Required work
Only the number is wanted: count the lines that contain "from".

Material

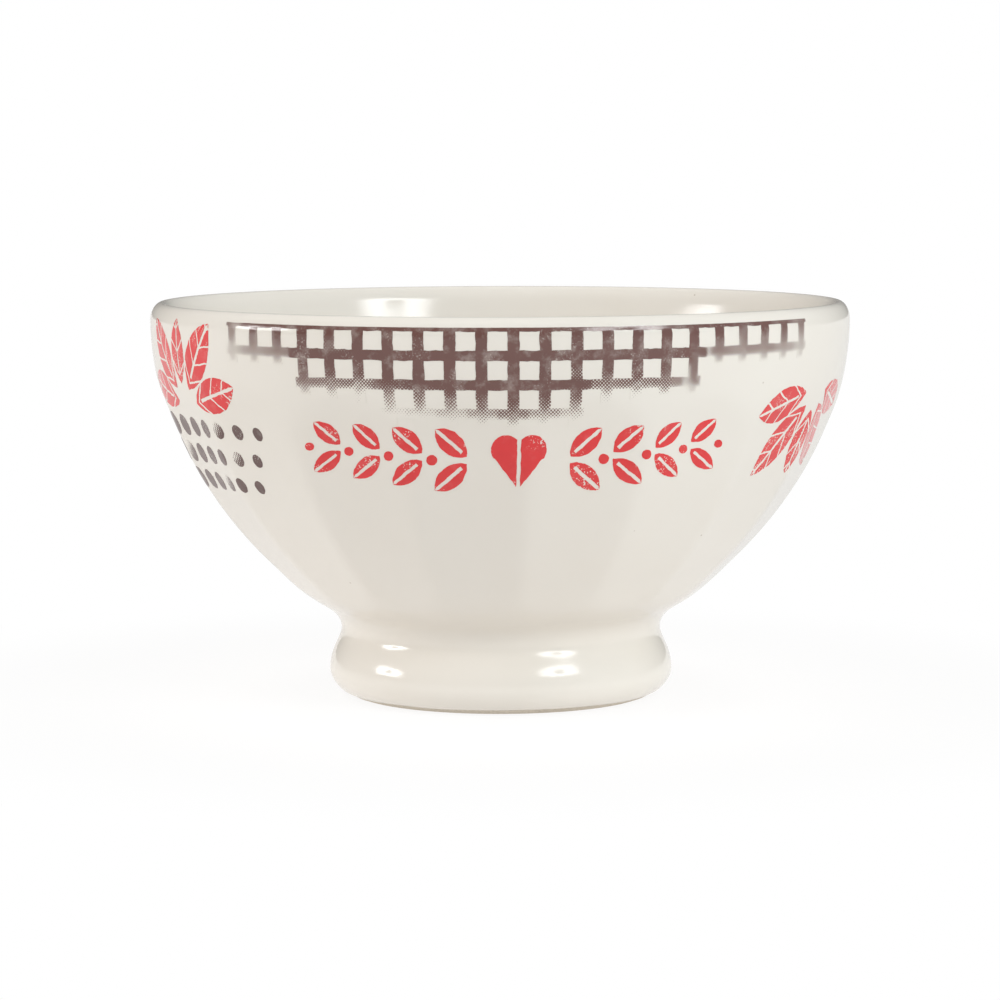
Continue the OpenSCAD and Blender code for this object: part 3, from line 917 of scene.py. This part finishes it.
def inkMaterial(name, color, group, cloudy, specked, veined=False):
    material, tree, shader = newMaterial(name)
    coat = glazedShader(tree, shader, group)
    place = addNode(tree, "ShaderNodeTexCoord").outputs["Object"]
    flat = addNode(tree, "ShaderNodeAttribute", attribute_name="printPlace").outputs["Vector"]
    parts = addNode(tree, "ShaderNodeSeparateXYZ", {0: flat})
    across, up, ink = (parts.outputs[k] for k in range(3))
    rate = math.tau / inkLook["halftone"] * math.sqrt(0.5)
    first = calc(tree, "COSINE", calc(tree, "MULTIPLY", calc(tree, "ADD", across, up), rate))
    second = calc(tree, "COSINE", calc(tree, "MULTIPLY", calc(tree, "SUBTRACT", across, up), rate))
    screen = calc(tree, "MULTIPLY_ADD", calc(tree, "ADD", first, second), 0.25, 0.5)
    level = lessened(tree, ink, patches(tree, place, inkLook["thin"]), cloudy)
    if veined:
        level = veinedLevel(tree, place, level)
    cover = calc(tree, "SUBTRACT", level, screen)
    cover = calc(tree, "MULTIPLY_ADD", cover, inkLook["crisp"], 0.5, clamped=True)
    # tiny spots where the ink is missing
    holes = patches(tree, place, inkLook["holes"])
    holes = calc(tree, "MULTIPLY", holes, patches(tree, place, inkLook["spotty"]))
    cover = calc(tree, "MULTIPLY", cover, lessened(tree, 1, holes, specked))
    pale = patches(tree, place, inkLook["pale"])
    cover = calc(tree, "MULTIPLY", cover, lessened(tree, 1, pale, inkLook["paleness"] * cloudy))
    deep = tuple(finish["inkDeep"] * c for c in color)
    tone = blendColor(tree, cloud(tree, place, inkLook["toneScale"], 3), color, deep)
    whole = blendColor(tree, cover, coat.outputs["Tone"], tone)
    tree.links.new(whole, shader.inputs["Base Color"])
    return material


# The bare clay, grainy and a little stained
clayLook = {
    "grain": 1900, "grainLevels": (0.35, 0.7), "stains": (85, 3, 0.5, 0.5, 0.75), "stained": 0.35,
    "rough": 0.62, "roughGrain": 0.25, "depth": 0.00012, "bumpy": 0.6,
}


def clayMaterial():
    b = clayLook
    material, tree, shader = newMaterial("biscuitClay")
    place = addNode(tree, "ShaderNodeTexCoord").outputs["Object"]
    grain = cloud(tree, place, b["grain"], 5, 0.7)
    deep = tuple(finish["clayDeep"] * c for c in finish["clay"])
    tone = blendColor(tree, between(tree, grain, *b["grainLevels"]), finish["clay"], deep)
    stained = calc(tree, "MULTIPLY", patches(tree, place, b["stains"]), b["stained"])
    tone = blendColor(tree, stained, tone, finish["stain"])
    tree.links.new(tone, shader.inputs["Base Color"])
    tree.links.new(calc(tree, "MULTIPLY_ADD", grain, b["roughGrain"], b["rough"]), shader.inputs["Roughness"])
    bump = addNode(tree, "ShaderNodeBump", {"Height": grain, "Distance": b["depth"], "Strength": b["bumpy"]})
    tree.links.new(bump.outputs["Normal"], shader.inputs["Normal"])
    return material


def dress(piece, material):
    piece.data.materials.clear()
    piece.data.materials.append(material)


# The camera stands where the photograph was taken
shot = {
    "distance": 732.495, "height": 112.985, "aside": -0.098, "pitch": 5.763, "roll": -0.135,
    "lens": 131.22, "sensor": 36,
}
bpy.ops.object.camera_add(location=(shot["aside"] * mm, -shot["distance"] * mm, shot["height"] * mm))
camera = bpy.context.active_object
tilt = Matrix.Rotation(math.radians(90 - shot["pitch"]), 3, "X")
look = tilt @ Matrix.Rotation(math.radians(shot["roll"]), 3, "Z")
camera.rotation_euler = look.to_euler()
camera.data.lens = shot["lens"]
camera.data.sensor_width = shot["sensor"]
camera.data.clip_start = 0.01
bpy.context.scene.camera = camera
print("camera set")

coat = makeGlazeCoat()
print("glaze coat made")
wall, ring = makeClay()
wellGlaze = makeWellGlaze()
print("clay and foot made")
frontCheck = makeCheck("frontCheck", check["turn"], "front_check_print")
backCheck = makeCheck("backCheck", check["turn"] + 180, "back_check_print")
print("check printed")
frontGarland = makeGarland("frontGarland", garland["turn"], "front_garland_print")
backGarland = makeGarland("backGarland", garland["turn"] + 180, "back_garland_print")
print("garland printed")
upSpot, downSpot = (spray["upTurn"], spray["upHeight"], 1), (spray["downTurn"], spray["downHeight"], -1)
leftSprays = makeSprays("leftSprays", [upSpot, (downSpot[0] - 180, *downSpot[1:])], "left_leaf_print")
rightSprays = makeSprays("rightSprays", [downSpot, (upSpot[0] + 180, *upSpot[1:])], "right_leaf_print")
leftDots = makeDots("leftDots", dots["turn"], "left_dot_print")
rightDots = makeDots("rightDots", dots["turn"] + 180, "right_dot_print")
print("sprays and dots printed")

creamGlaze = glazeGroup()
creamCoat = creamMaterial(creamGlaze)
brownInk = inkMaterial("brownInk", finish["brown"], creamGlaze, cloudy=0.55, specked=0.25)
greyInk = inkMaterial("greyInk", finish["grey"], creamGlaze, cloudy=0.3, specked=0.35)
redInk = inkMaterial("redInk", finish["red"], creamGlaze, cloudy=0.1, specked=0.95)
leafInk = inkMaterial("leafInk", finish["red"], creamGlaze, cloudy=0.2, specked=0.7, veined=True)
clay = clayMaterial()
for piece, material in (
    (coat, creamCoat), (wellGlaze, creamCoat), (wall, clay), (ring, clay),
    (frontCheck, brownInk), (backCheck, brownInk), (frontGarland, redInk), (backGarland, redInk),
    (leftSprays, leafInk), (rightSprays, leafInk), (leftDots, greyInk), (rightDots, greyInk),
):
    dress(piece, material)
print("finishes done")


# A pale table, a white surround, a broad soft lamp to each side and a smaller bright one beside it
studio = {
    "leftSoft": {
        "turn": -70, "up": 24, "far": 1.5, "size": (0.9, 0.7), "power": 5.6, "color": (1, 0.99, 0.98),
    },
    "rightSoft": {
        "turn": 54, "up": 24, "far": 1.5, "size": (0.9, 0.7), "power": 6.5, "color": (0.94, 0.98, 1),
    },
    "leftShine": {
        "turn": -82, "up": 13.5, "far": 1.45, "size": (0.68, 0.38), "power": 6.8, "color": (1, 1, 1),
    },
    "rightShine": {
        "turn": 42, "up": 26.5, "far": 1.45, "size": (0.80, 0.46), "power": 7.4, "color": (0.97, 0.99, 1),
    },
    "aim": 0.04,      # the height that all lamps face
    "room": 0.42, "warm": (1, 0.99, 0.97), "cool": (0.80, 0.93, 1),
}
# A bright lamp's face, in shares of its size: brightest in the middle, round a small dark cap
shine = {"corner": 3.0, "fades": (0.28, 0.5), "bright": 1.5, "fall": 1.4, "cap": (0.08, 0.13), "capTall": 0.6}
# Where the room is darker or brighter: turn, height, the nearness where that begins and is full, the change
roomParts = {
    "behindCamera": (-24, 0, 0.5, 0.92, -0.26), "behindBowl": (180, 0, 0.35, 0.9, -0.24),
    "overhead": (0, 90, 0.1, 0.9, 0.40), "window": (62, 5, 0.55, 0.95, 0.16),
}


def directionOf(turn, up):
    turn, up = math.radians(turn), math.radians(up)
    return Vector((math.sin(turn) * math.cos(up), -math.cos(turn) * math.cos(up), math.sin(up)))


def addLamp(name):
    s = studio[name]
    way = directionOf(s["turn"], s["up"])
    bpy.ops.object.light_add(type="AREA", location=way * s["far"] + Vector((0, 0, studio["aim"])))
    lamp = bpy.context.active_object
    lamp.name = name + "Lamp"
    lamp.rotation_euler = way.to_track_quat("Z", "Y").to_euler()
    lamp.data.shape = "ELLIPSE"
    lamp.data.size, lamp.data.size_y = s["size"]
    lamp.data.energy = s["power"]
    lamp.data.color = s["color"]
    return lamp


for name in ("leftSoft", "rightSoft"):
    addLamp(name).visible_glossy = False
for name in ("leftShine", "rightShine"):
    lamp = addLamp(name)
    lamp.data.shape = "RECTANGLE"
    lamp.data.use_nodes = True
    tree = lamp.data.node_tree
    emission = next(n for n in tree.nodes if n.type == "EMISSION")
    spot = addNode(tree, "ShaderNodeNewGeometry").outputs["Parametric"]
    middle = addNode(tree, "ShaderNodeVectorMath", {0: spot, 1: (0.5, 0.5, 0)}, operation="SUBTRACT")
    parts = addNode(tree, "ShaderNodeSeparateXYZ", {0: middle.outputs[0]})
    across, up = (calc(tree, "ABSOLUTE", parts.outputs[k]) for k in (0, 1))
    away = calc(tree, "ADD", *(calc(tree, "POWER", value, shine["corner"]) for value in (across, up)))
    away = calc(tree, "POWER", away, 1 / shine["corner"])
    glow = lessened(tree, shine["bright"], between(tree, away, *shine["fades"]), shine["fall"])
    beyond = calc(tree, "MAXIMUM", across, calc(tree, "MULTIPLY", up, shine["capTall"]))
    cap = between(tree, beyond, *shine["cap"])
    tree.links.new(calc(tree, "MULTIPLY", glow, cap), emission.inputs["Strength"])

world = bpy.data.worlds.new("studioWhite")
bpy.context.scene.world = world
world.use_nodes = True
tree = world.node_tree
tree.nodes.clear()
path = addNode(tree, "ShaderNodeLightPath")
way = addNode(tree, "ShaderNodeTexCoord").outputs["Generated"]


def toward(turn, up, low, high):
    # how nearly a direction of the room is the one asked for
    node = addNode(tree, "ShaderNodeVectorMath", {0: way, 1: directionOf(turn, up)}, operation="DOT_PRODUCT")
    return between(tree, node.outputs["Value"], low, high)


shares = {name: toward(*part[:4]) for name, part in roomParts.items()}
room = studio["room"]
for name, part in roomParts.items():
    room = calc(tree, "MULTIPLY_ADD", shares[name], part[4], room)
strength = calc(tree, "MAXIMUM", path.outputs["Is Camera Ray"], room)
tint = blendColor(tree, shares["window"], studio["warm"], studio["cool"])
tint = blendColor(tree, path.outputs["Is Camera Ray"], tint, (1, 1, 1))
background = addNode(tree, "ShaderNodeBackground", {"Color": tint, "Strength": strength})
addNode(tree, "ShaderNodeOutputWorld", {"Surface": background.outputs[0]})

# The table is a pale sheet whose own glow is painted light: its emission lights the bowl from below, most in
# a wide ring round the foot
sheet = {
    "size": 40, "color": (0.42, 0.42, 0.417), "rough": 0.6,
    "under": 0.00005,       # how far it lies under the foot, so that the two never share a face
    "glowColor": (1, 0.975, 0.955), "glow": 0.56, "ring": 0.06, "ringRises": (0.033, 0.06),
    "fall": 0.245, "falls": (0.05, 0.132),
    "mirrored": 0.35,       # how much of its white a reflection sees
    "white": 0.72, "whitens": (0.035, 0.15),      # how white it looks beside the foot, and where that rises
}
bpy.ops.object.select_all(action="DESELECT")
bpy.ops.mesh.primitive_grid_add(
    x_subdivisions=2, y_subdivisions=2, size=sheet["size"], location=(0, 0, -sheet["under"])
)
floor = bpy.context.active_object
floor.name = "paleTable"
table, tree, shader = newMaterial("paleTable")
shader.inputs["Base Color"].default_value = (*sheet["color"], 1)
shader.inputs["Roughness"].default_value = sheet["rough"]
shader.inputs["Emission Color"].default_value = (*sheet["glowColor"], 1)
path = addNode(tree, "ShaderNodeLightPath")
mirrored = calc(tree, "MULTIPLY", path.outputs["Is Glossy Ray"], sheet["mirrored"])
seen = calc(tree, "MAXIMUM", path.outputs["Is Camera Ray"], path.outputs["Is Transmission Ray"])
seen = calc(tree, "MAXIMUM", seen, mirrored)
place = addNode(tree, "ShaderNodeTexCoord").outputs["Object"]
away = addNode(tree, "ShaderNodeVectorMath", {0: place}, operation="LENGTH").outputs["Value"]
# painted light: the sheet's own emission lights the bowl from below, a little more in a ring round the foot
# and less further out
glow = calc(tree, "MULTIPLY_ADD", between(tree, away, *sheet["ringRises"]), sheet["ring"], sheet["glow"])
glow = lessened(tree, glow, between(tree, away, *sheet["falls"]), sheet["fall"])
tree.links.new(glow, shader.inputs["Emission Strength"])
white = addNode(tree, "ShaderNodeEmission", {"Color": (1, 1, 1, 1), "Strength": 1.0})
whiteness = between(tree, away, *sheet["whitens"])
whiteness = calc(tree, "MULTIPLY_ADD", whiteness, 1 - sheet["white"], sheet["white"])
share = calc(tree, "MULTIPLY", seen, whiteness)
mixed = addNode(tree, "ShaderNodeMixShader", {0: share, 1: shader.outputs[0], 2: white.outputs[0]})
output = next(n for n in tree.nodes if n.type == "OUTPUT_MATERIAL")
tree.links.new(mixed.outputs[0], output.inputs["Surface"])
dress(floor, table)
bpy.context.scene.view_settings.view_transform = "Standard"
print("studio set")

Answer in full
3